## [Information given]
-------------------------

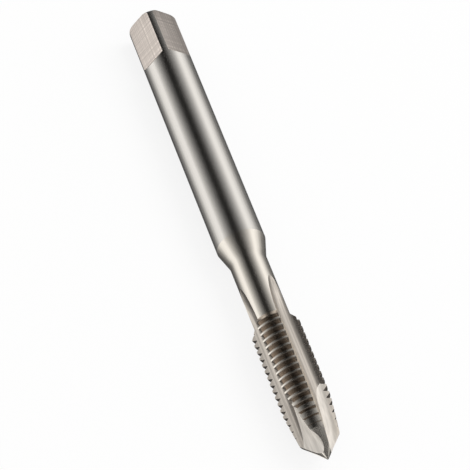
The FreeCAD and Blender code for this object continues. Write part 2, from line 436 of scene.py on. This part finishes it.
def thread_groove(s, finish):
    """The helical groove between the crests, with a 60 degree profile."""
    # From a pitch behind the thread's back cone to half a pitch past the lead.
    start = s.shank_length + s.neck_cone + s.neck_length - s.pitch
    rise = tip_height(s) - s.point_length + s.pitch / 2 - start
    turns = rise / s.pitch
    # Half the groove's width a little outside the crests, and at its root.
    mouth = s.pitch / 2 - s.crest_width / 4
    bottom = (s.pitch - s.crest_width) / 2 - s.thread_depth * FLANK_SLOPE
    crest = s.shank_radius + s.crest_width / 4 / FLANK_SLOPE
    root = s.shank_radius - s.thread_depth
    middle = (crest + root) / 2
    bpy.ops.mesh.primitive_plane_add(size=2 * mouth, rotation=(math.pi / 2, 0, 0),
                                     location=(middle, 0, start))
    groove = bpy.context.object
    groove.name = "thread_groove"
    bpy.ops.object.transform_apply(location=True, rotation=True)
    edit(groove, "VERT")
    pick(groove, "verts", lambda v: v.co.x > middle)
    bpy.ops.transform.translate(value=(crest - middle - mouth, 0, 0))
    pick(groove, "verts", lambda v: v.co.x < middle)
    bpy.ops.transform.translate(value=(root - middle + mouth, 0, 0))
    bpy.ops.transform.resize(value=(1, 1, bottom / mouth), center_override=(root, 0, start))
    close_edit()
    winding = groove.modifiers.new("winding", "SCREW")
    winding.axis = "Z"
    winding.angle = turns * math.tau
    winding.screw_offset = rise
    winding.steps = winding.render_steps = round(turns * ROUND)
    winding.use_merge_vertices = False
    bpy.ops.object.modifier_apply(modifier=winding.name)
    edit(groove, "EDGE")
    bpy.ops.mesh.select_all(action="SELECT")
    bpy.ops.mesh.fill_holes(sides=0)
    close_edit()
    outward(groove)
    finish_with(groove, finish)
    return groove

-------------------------

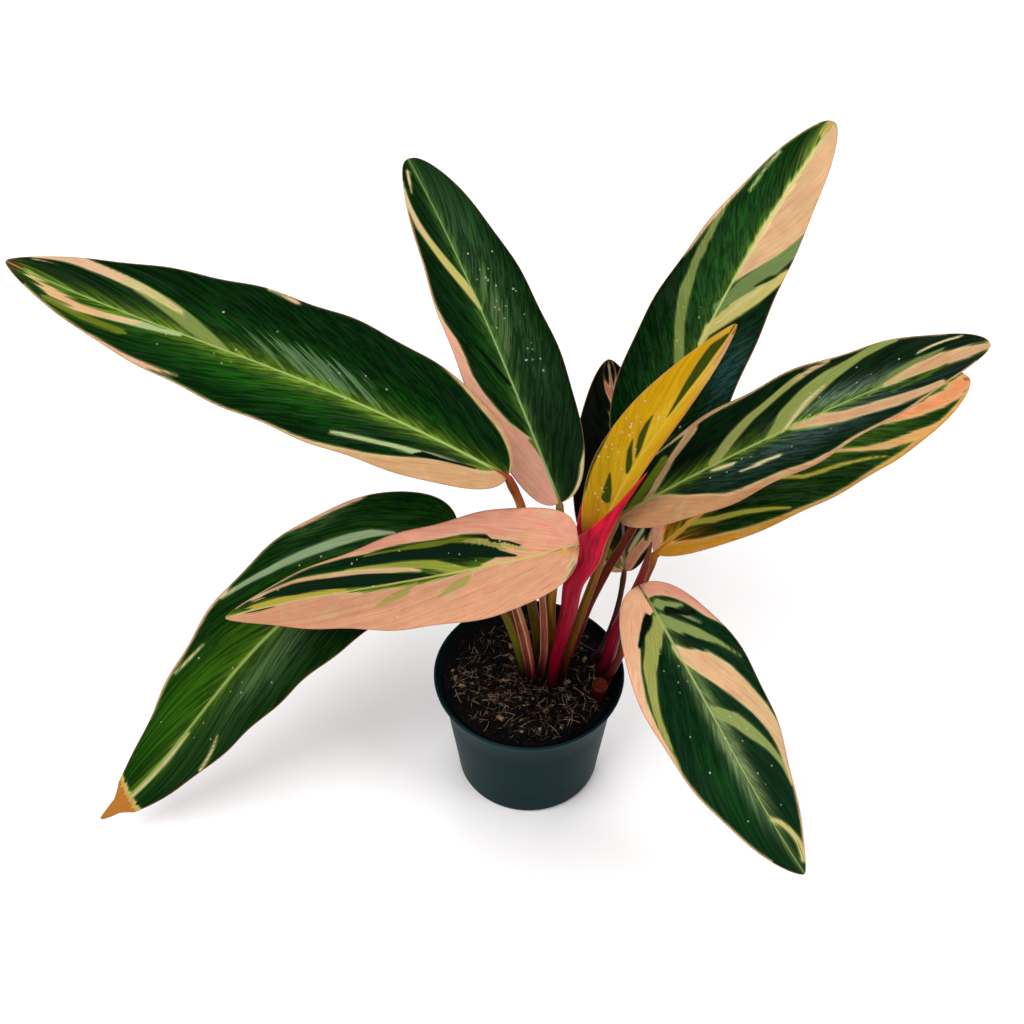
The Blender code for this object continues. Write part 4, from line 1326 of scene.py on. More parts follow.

-------------------------

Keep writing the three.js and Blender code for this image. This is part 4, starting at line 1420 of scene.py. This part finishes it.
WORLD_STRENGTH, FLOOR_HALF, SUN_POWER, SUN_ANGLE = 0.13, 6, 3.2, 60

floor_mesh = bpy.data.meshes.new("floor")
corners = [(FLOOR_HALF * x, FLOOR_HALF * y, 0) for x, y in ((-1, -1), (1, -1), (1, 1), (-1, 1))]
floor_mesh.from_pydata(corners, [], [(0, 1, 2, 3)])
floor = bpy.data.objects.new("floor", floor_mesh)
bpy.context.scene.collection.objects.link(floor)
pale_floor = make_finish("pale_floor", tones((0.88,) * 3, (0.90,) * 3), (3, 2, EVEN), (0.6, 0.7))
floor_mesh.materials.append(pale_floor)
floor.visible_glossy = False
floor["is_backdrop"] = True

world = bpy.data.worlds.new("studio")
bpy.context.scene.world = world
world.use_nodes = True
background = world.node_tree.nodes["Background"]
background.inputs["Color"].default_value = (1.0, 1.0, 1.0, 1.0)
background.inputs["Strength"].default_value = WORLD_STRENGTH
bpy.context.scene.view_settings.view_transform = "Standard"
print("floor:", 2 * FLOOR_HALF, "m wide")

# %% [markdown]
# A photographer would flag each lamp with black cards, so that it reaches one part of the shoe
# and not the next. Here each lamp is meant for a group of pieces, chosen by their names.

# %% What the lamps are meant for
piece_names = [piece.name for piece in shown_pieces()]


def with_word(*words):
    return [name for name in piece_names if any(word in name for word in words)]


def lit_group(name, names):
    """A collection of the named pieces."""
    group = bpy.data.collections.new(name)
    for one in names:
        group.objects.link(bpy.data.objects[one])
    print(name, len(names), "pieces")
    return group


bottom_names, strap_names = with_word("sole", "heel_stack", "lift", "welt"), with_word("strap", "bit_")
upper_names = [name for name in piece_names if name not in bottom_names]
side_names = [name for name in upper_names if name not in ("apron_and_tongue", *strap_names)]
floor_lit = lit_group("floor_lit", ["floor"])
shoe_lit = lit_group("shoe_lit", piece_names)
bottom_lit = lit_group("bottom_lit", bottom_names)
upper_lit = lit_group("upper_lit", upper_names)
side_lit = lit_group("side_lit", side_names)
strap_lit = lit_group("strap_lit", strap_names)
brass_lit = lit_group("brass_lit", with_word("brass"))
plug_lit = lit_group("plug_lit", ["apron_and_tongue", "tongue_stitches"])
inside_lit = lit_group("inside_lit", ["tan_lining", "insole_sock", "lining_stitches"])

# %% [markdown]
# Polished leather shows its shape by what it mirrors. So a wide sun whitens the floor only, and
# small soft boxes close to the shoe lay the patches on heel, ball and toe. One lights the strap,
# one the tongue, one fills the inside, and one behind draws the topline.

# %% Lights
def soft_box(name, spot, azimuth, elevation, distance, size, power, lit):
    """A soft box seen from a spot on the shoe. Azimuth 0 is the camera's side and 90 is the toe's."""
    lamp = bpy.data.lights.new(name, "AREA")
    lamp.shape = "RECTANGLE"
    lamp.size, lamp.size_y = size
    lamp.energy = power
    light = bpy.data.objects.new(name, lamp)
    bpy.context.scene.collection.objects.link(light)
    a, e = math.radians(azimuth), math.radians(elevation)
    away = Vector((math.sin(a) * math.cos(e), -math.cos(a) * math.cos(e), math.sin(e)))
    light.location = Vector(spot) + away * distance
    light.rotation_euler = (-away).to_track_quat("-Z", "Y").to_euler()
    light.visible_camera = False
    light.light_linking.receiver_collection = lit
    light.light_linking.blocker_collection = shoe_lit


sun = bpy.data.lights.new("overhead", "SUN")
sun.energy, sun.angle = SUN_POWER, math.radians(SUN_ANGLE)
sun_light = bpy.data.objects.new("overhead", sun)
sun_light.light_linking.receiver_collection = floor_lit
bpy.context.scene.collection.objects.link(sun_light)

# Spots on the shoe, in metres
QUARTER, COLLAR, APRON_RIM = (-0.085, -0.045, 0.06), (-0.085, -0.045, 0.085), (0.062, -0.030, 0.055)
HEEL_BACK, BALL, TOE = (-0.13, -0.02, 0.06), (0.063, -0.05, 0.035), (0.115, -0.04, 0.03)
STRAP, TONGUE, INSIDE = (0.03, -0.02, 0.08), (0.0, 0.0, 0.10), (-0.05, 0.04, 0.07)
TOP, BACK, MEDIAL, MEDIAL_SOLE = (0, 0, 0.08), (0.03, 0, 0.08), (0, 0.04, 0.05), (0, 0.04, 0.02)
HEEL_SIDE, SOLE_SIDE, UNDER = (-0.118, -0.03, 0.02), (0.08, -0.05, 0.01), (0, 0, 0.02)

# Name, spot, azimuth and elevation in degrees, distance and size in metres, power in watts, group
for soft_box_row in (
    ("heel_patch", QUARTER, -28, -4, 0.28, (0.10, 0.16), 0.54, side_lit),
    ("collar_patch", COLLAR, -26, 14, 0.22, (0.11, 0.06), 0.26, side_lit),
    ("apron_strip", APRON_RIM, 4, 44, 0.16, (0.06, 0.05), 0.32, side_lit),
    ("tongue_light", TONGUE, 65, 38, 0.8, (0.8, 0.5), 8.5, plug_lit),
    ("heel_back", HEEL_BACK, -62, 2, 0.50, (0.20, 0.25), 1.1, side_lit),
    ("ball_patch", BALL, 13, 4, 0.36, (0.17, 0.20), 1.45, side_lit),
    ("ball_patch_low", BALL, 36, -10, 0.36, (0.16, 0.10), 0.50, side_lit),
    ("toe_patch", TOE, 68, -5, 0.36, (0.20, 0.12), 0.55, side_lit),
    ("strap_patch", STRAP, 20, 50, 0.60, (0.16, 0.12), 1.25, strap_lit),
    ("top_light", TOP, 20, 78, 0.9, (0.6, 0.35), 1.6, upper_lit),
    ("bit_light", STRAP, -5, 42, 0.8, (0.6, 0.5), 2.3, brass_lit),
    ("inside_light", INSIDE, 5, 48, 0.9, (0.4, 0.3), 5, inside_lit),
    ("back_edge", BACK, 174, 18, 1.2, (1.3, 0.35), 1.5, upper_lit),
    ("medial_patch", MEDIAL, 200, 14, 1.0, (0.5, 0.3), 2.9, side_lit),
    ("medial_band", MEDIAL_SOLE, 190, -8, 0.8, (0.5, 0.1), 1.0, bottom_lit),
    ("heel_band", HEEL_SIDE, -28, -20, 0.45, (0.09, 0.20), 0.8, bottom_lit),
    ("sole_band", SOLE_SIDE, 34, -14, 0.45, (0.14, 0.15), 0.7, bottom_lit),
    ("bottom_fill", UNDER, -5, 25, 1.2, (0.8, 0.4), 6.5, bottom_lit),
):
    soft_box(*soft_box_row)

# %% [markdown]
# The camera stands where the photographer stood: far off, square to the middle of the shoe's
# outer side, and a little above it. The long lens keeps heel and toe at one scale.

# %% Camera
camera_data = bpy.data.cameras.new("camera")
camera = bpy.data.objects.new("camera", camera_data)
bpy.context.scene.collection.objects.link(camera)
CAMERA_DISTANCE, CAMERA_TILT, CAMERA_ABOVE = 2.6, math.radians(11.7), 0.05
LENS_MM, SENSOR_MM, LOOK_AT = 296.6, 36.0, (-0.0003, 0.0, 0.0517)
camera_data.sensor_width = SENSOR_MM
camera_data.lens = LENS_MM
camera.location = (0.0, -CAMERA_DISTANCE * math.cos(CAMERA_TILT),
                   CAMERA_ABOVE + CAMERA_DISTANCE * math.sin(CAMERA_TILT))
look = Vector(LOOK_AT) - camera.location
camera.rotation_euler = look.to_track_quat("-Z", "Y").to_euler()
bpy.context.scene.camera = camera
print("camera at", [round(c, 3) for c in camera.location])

-------------------------

## [Exercise task]
Write out only the lines that run from the line containing "The FreeCAD and" through the line containing "return groove", both included, exactly as they appear above.

## [Answer to the exercise]
The FreeCAD and Blender code for this object continues. Write part 2, from line 436 of scene.py on. This part finishes it.
def thread_groove(s, finish):
    """The helical groove between the crests, with a 60 degree profile."""
    # From a pitch behind the thread's back cone to half a pitch past the lead.
    start = s.shank_length + s.neck_cone + s.neck_length - s.pitch
    rise = tip_height(s) - s.point_length + s.pitch / 2 - start
    turns = rise / s.pitch
    # Half the groove's width a little outside the crests, and at its root.
    mouth = s.pitch / 2 - s.crest_width / 4
    bottom = (s.pitch - s.crest_width) / 2 - s.thread_depth * FLANK_SLOPE
    crest = s.shank_radius + s.crest_width / 4 / FLANK_SLOPE
    root = s.shank_radius - s.thread_depth
    middle = (crest + root) / 2
    bpy.ops.mesh.primitive_plane_add(size=2 * mouth, rotation=(math.pi / 2, 0, 0),
                                     location=(middle, 0, start))
    groove = bpy.context.object
    groove.name = "thread_groove"
    bpy.ops.object.transform_apply(location=True, rotation=True)
    edit(groove, "VERT")
    pick(groove, "verts", lambda v: v.co.x > middle)
    bpy.ops.transform.translate(value=(crest - middle - mouth, 0, 0))
    pick(groove, "verts", lambda v: v.co.x < middle)
    bpy.ops.transform.translate(value=(root - middle + mouth, 0, 0))
    bpy.ops.transform.resize(value=(1, 1, bottom / mouth), center_override=(root, 0, start))
    close_edit()
    winding = groove.modifiers.new("winding", "SCREW")
    winding.axis = "Z"
    winding.angle = turns * math.tau
    winding.screw_offset = rise
    winding.steps = winding.render_steps = round(turns * ROUND)
    winding.use_merge_vertices = False
    bpy.ops.object.modifier_apply(modifier=winding.name)
    edit(groove, "EDGE")
    bpy.ops.mesh.select_all(action="SELECT")
    bpy.ops.mesh.fill_holes(sides=0)
    close_edit()
    outward(groove)
    finish_with(groove, finish)
    return groove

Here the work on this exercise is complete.